The 2026 Winter Olympics in Milan and Cortina put us in the action

This year, drones have taken center stage. Not the quiet, distant kind hovering politely overhead.
These are fast, nimble FPV drones that dive down ski runs, chase snowboarders through powder, and skim the ice alongside bobsleds. For the first time, watching winter sports actually feels fast.

For decades, Olympic coverage meant long lenses and helicopter shots. Beautiful, sure. But distant. Now the camera drops into the action. It banks when the skier banks. It feels the pitch of the slope. It rides the line.

While we on TV could hear the buzz of the drone overhead, the athletes wearing helmets and plummeting down hills could not.
Rigorous testing was done to ensure that the drones didn’t distract the athletes or interfere with their event.

The result was visceral. You can almost sense the cold air and the edge of steel carving into ice as the olympians did their events.

And more importantly, it gives the athletes justice. These competitors spend their lives chasing hundredths of a second, committing fully to risk, gravity, and precision.

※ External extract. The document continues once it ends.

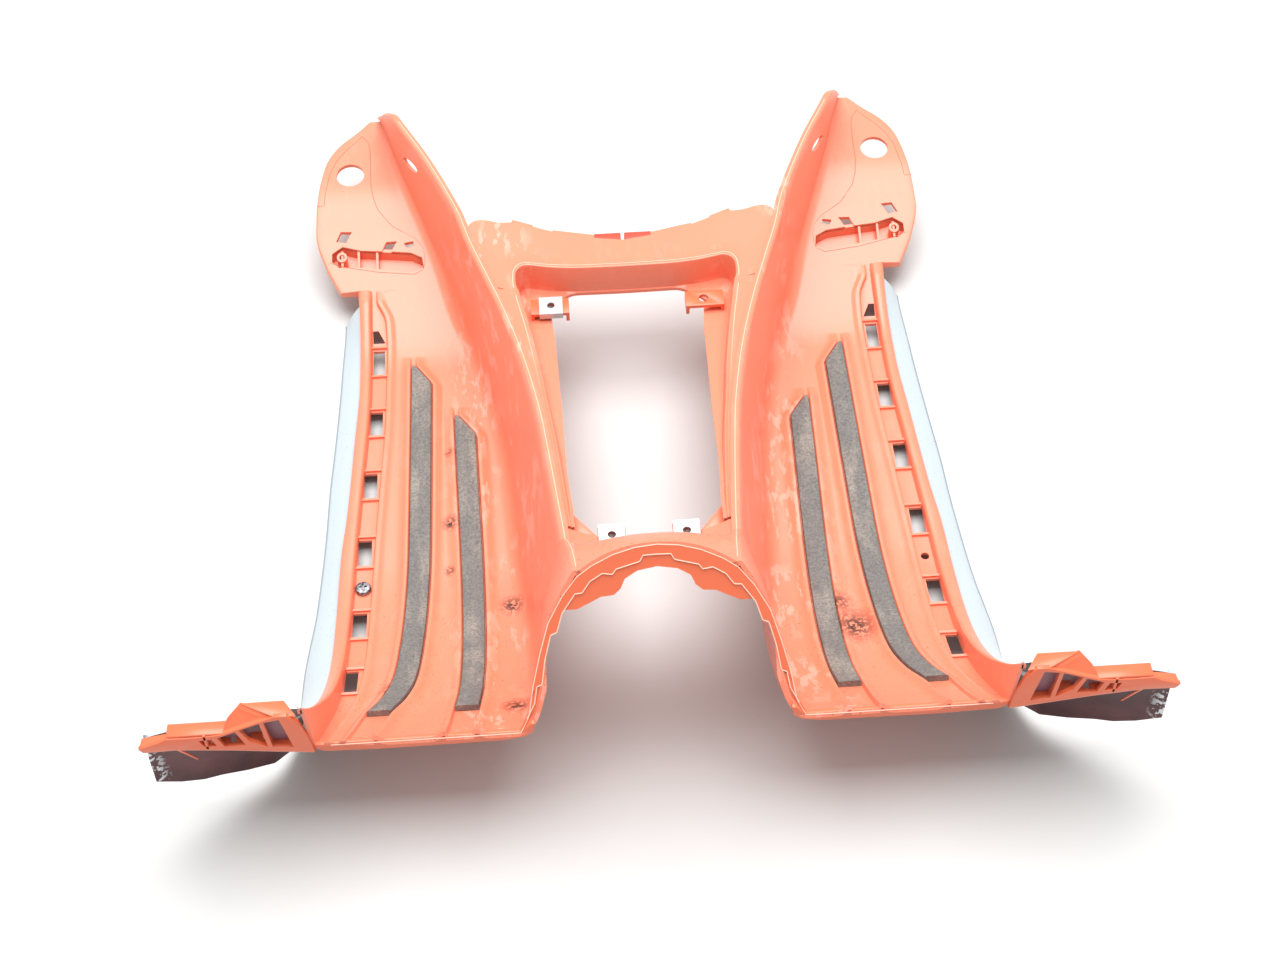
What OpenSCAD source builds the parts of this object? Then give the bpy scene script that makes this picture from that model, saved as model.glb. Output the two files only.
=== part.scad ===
// Scooter footboard: one moulded panel with two footwells, a raised centre
// tunnel with an access opening, two rear ears and two front wings.
// Millimetres. X runs across (the plane x = 0 is the middle of the board),
// -Y is the front joint where the footwells climb, +Y the rear ears, Z is up.
// The lower edges of the side skirts stand on z = 0. Places along the board
// are counted from a line 17 mm in front of the middle of its box.

/* [Board] */
// Width over the outer lips of the footwells
board_w = 390; // [350:1:430]
// Length from the front joint to the ear tips
board_l = 537; // [490:1:590]
// Height of the footwell floor above the ground
floor_z = 12; // [10:0.5:20]
// Wall thickness of the moulding
wall_t = 2.6; // [2:0.1:3.2]
// How far the footwells climb at the front joint
front_rise = 77; // [50:1:95]
// How far the ears climb at the rear
ear_rise = 34; // [15:1:45]
// Height of the tunnel ridge above the footwell floor
tunnel_h = 92; // [75:1:105]
// Height of the outer lip above the floor
lip_h = 5; // [4:0.5:7]
// Depth of the recessed shelf below the rim at the rear of the opening
shelf_drop = 22; // [14:1:28]

/* [Rubber strips] */
// Width of a rubber strip
strip_w = 13.4; // [10:0.2:15]
// How far a rubber strip stands over the floor
strip_top = 4.2; // [3.6:0.1:6]
// Height of the raised rims beside a strip
rim_h = 3; // [2:0.1:3.4]
// Play between a strip and its groove, per side
strip_play = 0.35; // [0.2:0.05:0.6]

/* [Holes] */
// Length of the rectangular holes in the outer channel
window_l = 20; // [14:0.5:24]
// Diameter of the round hole in each ear
ear_hole_d = 20; // [14:0.5:24]
// Diameter of the fixing holes in the four lugs
lug_hole_d = 6.5; // [5:0.1:8]
// Diameter of the fixing hole in the outer channel
channel_hole_d = 5.5; // [4.5:0.1:6]

/* [Fasteners] */
// Width of a clip nut
clip_w = 15.5; // [13:0.5:17]
// Length of a clip nut
clip_l = 15; // [13:0.5:17]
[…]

A static camera flattens that ambition. This new perspective honors it. You finally see how steep the slope really is. How tight the turns are. How little room there is for error.
The drones helped give some added (and needed) perspective to those of us watching from afar.

What did you think of the new perspectives that the drones offered this year?





Images © Cameron Spencer / Hannah Peters / Getty Images & NBC Olympics.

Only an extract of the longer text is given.